* [Short problem]
Give the listing again in full, exactly as written.

------------------------

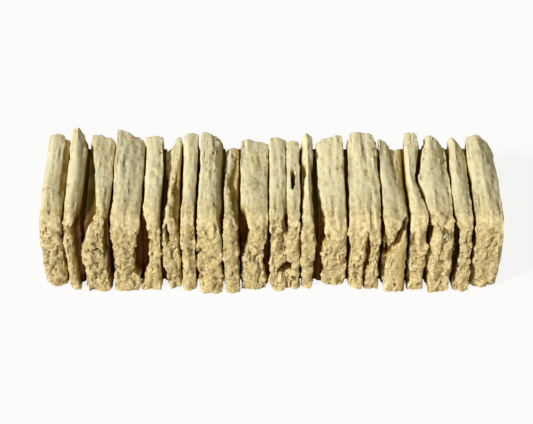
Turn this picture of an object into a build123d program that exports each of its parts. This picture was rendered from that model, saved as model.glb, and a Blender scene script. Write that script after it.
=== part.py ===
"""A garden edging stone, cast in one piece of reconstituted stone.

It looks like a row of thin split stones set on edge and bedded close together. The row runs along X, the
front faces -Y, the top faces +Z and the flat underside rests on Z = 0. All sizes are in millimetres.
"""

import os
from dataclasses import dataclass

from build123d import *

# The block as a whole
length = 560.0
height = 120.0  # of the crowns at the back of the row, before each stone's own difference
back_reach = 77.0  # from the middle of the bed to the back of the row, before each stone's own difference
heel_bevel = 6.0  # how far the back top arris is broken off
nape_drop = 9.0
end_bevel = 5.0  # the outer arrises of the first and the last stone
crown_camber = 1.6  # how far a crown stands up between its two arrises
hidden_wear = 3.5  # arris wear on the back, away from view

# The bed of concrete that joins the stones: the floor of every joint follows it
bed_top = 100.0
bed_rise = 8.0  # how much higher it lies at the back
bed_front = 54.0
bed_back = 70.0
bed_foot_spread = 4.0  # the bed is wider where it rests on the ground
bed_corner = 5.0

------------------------

* [Task output]
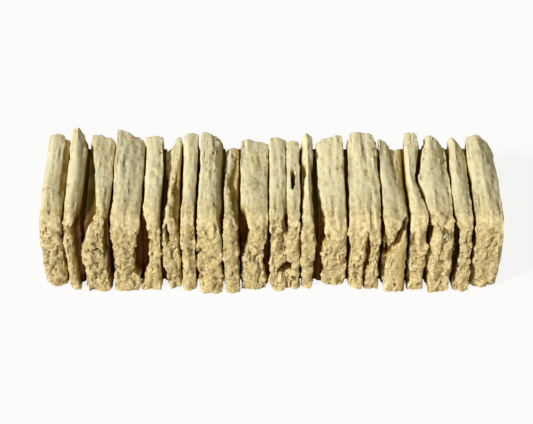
Turn this picture of an object into a build123d program that exports each of its parts. This picture was rendered from that model, saved as model.glb, and a Blender scene script. Write that script after it.
=== part.py ===
"""A garden edging stone, cast in one piece of reconstituted stone.

It looks like a row of thin split stones set on edge and bedded close together. The row runs along X, the
front faces -Y, the top faces +Z and the flat underside rests on Z = 0. All sizes are in millimetres.
"""

import os
from dataclasses import dataclass

from build123d import *

# The block as a whole
length = 560.0
height = 120.0  # of the crowns at the back of the row, before each stone's own difference
back_reach = 77.0  # from the middle of the bed to the back of the row, before each stone's own difference
heel_bevel = 6.0  # how far the back top arris is broken off
nape_drop = 9.0
end_bevel = 5.0  # the outer arrises of the first and the last stone
crown_camber = 1.6  # how far a crown stands up between its two arrises
hidden_wear = 3.5  # arris wear on the back, away from view

# The bed of concrete that joins the stones: the floor of every joint follows it
bed_top = 100.0
bed_rise = 8.0  # how much higher it lies at the back
bed_front = 54.0
bed_back = 70.0
bed_foot_spread = 4.0  # the bed is wider where it rests on the ground
bed_corner = 5.0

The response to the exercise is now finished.